Print, without altering anything, the lines from the one that holds "bpy.context.scene.collection.objects.link(empty)" to the one that holds "return low - HOME, high - HOME", inclusive. No other lines belong in the output.

▸ Scripts that build objects:
━━━━━━━━━━━━━━━━━━━━━━━━━━━━━━
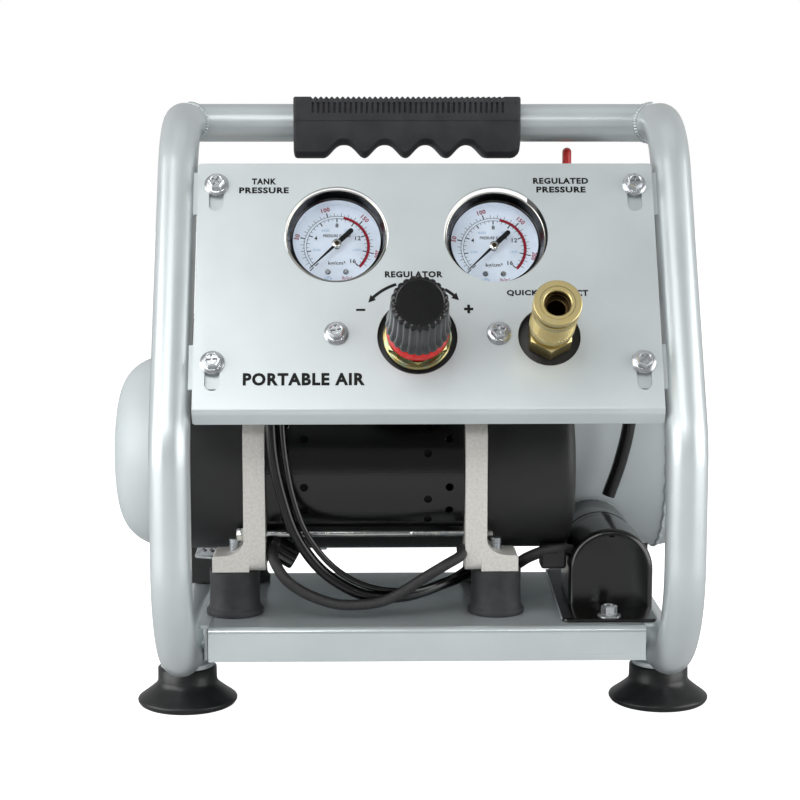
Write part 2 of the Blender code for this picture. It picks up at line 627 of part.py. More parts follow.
def motor():
    """Shell, stator and rotor between the two end plates."""
    left = END_PLATE_X[0] + END_PLATE_THICKNESS / 2 + GAP
    right = END_PLATE_X[1] - END_PLATE_THICKNESS / 2 - GAP
    axis = (0, PUMP_Y, PUMP_Z)
    shell = [(SHELL_RADIUS - 0.0015, right), (SHELL_RADIUS, right), (SHELL_RADIUS, left),
             (SHELL_RADIUS - 0.0015, left)]
    turned("motor_shell", shell, BLACK, axis, ALONG_X, 28, closed=True)
    core = SHELL_RADIUS - 0.0015 - GAP
    stator = [(0.0290, 0.004), (core, 0.004), (core, -0.072), (0.0290, -0.072)]
    turned("motor_stator", stator, STEEL, axis, ALONG_X, 24, closed=True)
    left_end = END_PLATE_X[0] - END_PLATE_THICKNESS / 2 - COVER_LENGTH + 0.004
    right_end = END_PLATE_X[1] + END_PLATE_THICKNESS / 2 + COVER_LENGTH - 0.004
    shaft = [(0, right_end), (0.005, right_end), (0.005, 0.001), (0.0283, 0.001),
             (0.0283, -0.069), (0.005, -0.069), (0.005, left_end), (0, left_end)]
    made = turned("motor_rotor", shaft, STEEL, axis, ALONG_X, 20)
    for index, side in enumerate((-1, 1)):
        crank_x = END_PLATE_X[index] + side * CRANK_OFFSET
        crank = cylinder(f"crank_{index}", 0.009, 0.008,
                         (crank_x, PUMP_Y - STROKE / 2, PUMP_Z), None, ALONG_X, 16, CUTTERS)
        fan_x = END_PLATE_X[index] + side * (END_PLATE_THICKNESS / 2 + COVER_LENGTH - 0.018)
        fan = cylinder(f"fan_{index}", 0.016, 0.008, (fan_x, PUMP_Y, PUMP_Z), None, ALONG_X, 12,
                       CUTTERS)
        join(made, crank)
        join(made, fan)
        for blade_index in range(FAN_BLADES):
            angle = 2 * math.pi * blade_index / FAN_BLADES
            spot = (fan_x, PUMP_Y + 0.026 * math.cos(angle), PUMP_Z + 0.026 * math.sin(angle))
            blade = box(f"blade_{index}_{blade_index}", (0.007, 0.030, 0.0016), spot, None,
                        (angle, 0, 0), CUTTERS)
            join(made, blade)


def end_plate(name, index, side):
    """A cast end plate, with its ears over the rubber mounts."""
    middle = END_PLATE_X[index]
    half = END_PLATE_THICKNESS / 2
    foot_low = PLATE_TOP_Z + GAP + MOUNT_HEIGHT + GAP
    made = span_box(name, (middle - half, -0.100, foot_low), (middle + half, -0.006, 0.189),
                    CASTING)
    ear_x = sorted((middle + side * (half - 0.003), middle + side * 0.0234))
    for number, y in enumerate(MOUNT_Y):
        ear = span_box(f"{name}_ear_{number}", (ear_x[0], y - 0.0130, foot_low),
                       (ear_x[1], y + 0.0130, foot_low + 0.0090), collection=CUTTERS)
        join(made, ear)
    for number, y in enumerate(MOUNT_Y):
        hole = cylinder(f"{name}_stud_hole_{number}", 0.0036, 0.03,
                        (middle + side * MOUNT_OFFSET, y, foot_low), None, UPRIGHT, 12, CUTTERS)
        cut(made, hole)
    bore = cylinder(f"{name}_bore", 0.0056, 0.03, (middle, PUMP_Y, PUMP_Z), None, ALONG_X, 16,
                    CUTTERS)
    cut(made, bore)
    rod_hole = cylinder(f"{name}_rod_hole", 0.0026, 0.03, (middle, -0.0945, 0.1065), None,
                        ALONG_X, 12, CUTTERS)
    cut(made, rod_hole)


def fan_cover(name, index, side):
    """A round fan cover over the crank, open to the end plate and vented at its end."""
    start = END_PLATE_THICKNESS / 2 + 2 * GAP
    end = start + COVER_LENGTH
    profile = [(0.018, end), (COVER_RADIUS - 0.005, end), (COVER_RADIUS - 0.0015, end - 0.0015),
               (COVER_RADIUS, end - 0.005), (COVER_RADIUS, start), (COVER_RADIUS - 0.002, start),
               (COVER_RADIUS - 0.002, end - 0.005), (COVER_RADIUS - 0.005, end - 0.002),
               (0.018, end - 0.002)]
    turn = (0, side * math.pi / 2, 0)
    made = turned(name, profile, PLASTIC, (END_PLATE_X[index], PUMP_Y, PUMP_Z), turn, 20,
                  closed=True)
    hole = cylinder(f"{name}_rod_hole", 0.0120, 0.02,
                    (END_PLATE_X[index] + side * CRANK_OFFSET, PUMP_Y, PUMP_Z + COVER_RADIUS),
                    None, UPRIGHT, 16, CUTTERS)
    cut(made, hole)


def cylinder_head(name, index, side):
    """An upright cylinder closed by its head, open below."""
    top = 0.225
    low = PUMP_Z + COVER_RADIUS + 2 * GAP
    profile = [(0, top), (0.0215, top), (0.0235, top - 0.002), (0.0235, low), (0.0192, low),
               (0.0192, 0.2140), (0, 0.2140)]
    turned(name, profile, CASTING, (END_PLATE_X[index] + side * CRANK_OFFSET, PUMP_Y, 0))


def piston(name, index, side):
    """A wobble piston: disc, rod and the open big end around the crank."""
    place = Vector((END_PLATE_X[index] + side * CRANK_OFFSET, PUMP_Y, 0))
    disc = [(0, 0.2060), (0.0187, 0.2060), (0.0187, 0.2000), (0, 0.2000)]
    made = turned(name, disc, CASTING, place, UPRIGHT, 20)
    rod = box(f"{name}_rod", (0.007, 0.009, 0.040), place + Vector((0, 0, 0.183)),
              collection=CUTTERS)
    ring = [(0.0220, 0.004), (0.0262, 0.004), (0.0262, -0.004), (0.0220, -0.004)]
    big_end = turned(f"{name}_big_end", ring, None, place + Vector((0, 0, PUMP_Z)), ALONG_X, 20,
                     closed=True, collection=CUTTERS)
    join(made, rod)
    join(made, big_end)


def tie_rod():
    """The long front tie rod, with its head outside the left end plate."""
    left = END_PLATE_X[0] - END_PLATE_THICKNESS / 2
    right = END_PLATE_X[1] + END_PLATE_THICKNESS / 2
    profile = [(0, right + 0.004), (0.0020, right + 0.004), (0.0020, left - GAP),
               (0.0042, left - GAP), (0.0042, left - 0.0045), (0, left - 0.0045)]
    turned("tie_rod", profile, ZINC, (0, -0.0945, 0.1065), ALONG_X, 10)


def rubber_mount(name, index, side, y):
    """A rubber mount with its stud."""
    stud = MOUNT_HEIGHT + 0.0150
    profile = [(0, stud), (0.0030, stud), (0.0030, MOUNT_HEIGHT), (0.0141, MOUNT_HEIGHT),
               (0.0146, 0.004), (0.0160, 0.002), (0.0160, 0), (0, 0)]
    place = (END_PLATE_X[index] + side * MOUNT_OFFSET, y, PLATE_TOP_Z + GAP)
    turned(name, profile, RUBBER, place, UPRIGHT, 16)


# ---------------------------------------------------------------- electrics and plumbing

def arch(half_width, top, low, steps):
    """An arch outline about x = 0: a half round on straight legs."""
    points = [(half_width, low)]
    for i in range(steps + 1):
        angle = math.pi * i / steps
        points.append((half_width * math.cos(angle), top - half_width
                       + half_width * math.sin(angle)))
    points.append((-half_width, low))
    return points


def capacitor():
    """The start capacitor lying on the tray, and the cover over its terminals."""
    profile = [(0, 0.0450), (CAPACITOR_RADIUS - 0.001, 0.0450), (CAPACITOR_RADIUS, 0.0440),
               (CAPACITOR_RADIUS, -0.0440), (CAPACITOR_RADIUS - 0.001, -0.0450), (0, -0.0450)]
    turned("capacitor", profile, PLASTIC, (CAPACITOR_X, -0.0420, CAPACITOR_Z), ALONG_Y, 20)
    low = PLATE_TOP_Z + GAP
    outer_half = 0.0238
    inner_half = 0.0223
    top = CAPACITOR_Z + outer_half
    turn = (math.pi / 2, 0, 0)
    made = prism("capacitor_cover", arch(outer_half, top, low, 12), 0.0420, PLASTIC,
                 (CAPACITOR_X, -0.0725, 0), turn)
    room = prism("capacitor_room", arch(inner_half, CAPACITOR_Z + inner_half, low - 0.01, 12),
                 0.0420, None, (CAPACITOR_X, -0.0705, 0), turn, CUTTERS)
    cut(made, room)
    flange = span_box("cover_flange", (0.0690, -0.1215, low), (0.1280, -0.0920, low + 0.0015),
                      collection=CUTTERS)
    join(made, flange)


def hoses():
    """Discharge tube, relief hose and motor cord."""
    head_x = END_PLATE_X[0] - CRANK_OFFSET
    tube = rounded_path([(head_x, PUMP_Y + 0.0238, 0.2175), (head_x, TANK_Y, 0.2175),
                         (-0.060, TANK_Y, 0.2175), (-0.060, TANK_Y, 0.1893)], 0.014, 4)
    pipe("discharge_tube", tube, 0.0035, COPPER, 2)
    hose = rounded_path([(0.1010, -0.0050, 0.2370), (0.1010, -0.0090, 0.2180),
                         (0.1270, -0.0120, 0.1900), (0.1265, -0.0120, 0.1560),
                         (0.1130, -0.0120, 0.1120)], 0.016, 4)
    pipe("relief_hose", hose, 0.0040, RUBBER, 2)
    cord = rounded_path([(-0.0830, -0.1080, 0.1900), (-0.0770, -0.1080, 0.1390),
                         (-0.0560, -0.1080, 0.0760), (-0.0100, -0.1080, 0.0700),
                         (0.0120, -0.0850, 0.0800), (0.0300, -0.0680, 0.0790),
                         (0.0600, -0.0740, 0.0820), (0.0770, -0.0840, 0.0880)], 0.012, 4)
    pipe("motor_cord", cord, 0.0032, RUBBER, 2)


# ---------------------------------------------------------------- assembly

hoop(-1, "left_hoop")
hoop(1, "right_hoop")
handle_bar()
handle_grip()
base_plate()
for foot_side, side_name in ((-1, "left"), (1, "right")):
    foot(f"front_{side_name}_foot", foot_side, FOOT_Y[0])
    foot(f"rear_{side_name}_foot", foot_side, FOOT_Y[1])
control_panel()
for screw_side, side_name in ((-1, "left"), (1, "right")):
    panel_screw(f"lower_{side_name}_screw", screw_side * CORNER_SCREW_X, CORNER_SCREW_S[0])
    panel_screw(f"upper_{side_name}_screw", screw_side * CORNER_SCREW_X, CORNER_SCREW_S[1])
panel_screw("middle_left_screw", GAUGE_X[0], MIDDLE_SCREW_S)
panel_screw("middle_right_screw", GAUGE_X[1], MIDDLE_SCREW_S)
gauge("tank_gauge", GAUGE_X[0], 0.0015)
gauge("outlet_gauge", GAUGE_X[1], 0.0045)
regulator()
coupler()
air_manifold()
pressure_switch()
tank()
drain_valve()
motor()
for plate_index, (plate_side, side_name) in enumerate(((-1, "left"), (1, "right"))):
    end_plate(f"{side_name}_end_plate", plate_index, plate_side)
    fan_cover(f"{side_name}_fan_cover", plate_index, plate_side)
    cylinder_head(f"{side_name}_cylinder", plate_index, plate_side)
    piston(f"{side_name}_piston", plate_index, plate_side)
    rubber_mount(f"front_{side_name}_mount", plate_index, plate_side, MOUNT_Y[0])
    rubber_mount(f"rear_{side_name}_mount", plate_index, plate_side, MOUNT_Y[1])
tie_rod()
capacitor()
hoses()
for piece in list(PARTS.objects) + list(CUTTERS.objects):
    piece.location -= MIDDLE
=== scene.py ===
"""Looks of the hotdog air compressor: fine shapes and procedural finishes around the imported
frame.  Metres, +Z up.  Places are measured from the floor point midway between the hoops."""

import json
import math
from math import cos, pi, radians, sin

import bmesh
import bpy
from mathutils import Matrix, Vector


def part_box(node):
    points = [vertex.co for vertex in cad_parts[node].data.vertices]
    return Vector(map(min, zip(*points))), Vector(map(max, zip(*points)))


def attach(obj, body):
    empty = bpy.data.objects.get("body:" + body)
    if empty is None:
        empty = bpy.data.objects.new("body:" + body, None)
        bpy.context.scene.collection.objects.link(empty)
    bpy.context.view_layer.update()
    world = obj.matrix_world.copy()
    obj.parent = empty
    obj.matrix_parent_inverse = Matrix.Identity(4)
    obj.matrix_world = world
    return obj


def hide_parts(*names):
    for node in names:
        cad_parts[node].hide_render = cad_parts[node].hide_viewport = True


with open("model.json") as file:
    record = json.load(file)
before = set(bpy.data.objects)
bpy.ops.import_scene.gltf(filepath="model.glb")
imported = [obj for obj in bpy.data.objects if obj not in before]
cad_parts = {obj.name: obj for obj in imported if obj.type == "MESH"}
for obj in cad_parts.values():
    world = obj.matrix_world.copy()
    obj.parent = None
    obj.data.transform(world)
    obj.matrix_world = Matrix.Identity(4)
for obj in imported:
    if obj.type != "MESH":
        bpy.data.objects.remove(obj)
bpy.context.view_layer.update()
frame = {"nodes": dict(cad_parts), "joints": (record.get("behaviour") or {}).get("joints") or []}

# ---------------------------------------------------------------- places, from the frame

JOINTS = {joint["name"]: joint for joint in frame["joints"]}
LEFT_LOW, LEFT_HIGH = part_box("left_hoop")
HOME = Vector(((LEFT_LOW.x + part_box("right_hoop")[1].x) / 2, (LEFT_LOW.y + LEFT_HIGH.y) / 2, 0))


def box(node):
    """Lowest and highest corner of a CAD node, from HOME."""
    low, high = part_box(node)
    return low - HOME, high - HOME


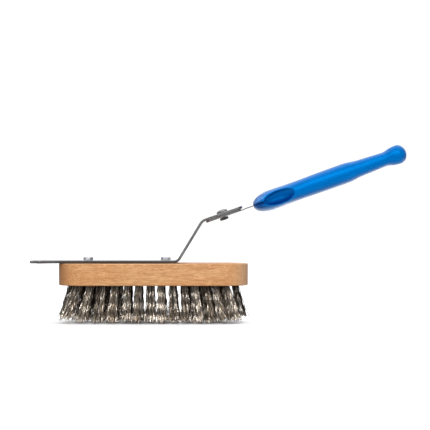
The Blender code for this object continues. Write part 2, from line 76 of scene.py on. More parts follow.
# handle
NOSE, TANG_MID = 33.6, -4.5
DROP, TILT = 0.1, math.radians(0.62)  # nose below the flat of the tang, axis against the strap
STATIONS = [  # along, half height, half width
    (0.0, 2.0, 7.5),
    (1.0, 3.9, 8.9),
    (3.0, 6.0, 11.0),
    (7.0, 8.2, 14.1),
    (12.0, 9.7, 17.0),
    (16.5, 10.5, 18.4),
    (21.0, 10.65, 19.0),
    (30.0, 10.45, 18.2),
    (40.0, 10.2, 15.8),
    (46.0, 10.2, 14.4),
    (52.0, 10.2, 13.5),
    (70.0, 10.5, 13.4),
    (90.0, 10.65, 13.2),
    (104.0, 10.6, 12.5),
    (110.0, 10.05, 12.0),
    (116.0, 9.1, 11.4),
    (125.0, 8.6, 10.8),
    (138.0, 8.0, 10.6),
    (147.5, 7.6, 10.8),
    (151.5, 8.6, 11.6),
    (155.5, 10.1, 12.6),
    (160.0, 10.8, 13.2),
    (162.5, 10.7, 13.1),
    (165.2, 9.8, 12.3),
    (167.6, 8.2, 10.6),
    (169.4, 6.0, 8.2),
    (170.6, 3.8, 5.6),
    (171.2, 1.8, 2.8),
]
SCOOP_AT, SCOOP_SIZE, SCOOP_Y = 30.7, (19.2, 7.3, 7.1), 15.5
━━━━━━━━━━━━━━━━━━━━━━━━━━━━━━
▸ Solution to this problem:
        bpy.context.scene.collection.objects.link(empty)
    bpy.context.view_layer.update()
    world = obj.matrix_world.copy()
    obj.parent = empty
    obj.matrix_parent_inverse = Matrix.Identity(4)
    obj.matrix_world = world
    return obj


def hide_parts(*names):
    for node in names:
        cad_parts[node].hide_render = cad_parts[node].hide_viewport = True


with open("model.json") as file:
    record = json.load(file)
before = set(bpy.data.objects)
bpy.ops.import_scene.gltf(filepath="model.glb")
imported = [obj for obj in bpy.data.objects if obj not in before]
cad_parts = {obj.name: obj for obj in imported if obj.type == "MESH"}
for obj in cad_parts.values():
    world = obj.matrix_world.copy()
    obj.parent = None
    obj.data.transform(world)
    obj.matrix_world = Matrix.Identity(4)
for obj in imported:
    if obj.type != "MESH":
        bpy.data.objects.remove(obj)
bpy.context.view_layer.update()
frame = {"nodes": dict(cad_parts), "joints": (record.get("behaviour") or {}).get("joints") or []}

# ---------------------------------------------------------------- places, from the frame

JOINTS = {joint["name"]: joint for joint in frame["joints"]}
LEFT_LOW, LEFT_HIGH = part_box("left_hoop")
HOME = Vector(((LEFT_LOW.x + part_box("right_hoop")[1].x) / 2, (LEFT_LOW.y + LEFT_HIGH.y) / 2, 0))


def box(node):
    """Lowest and highest corner of a CAD node, from HOME."""
    low, high = part_box(node)
    return low - HOME, high - HOME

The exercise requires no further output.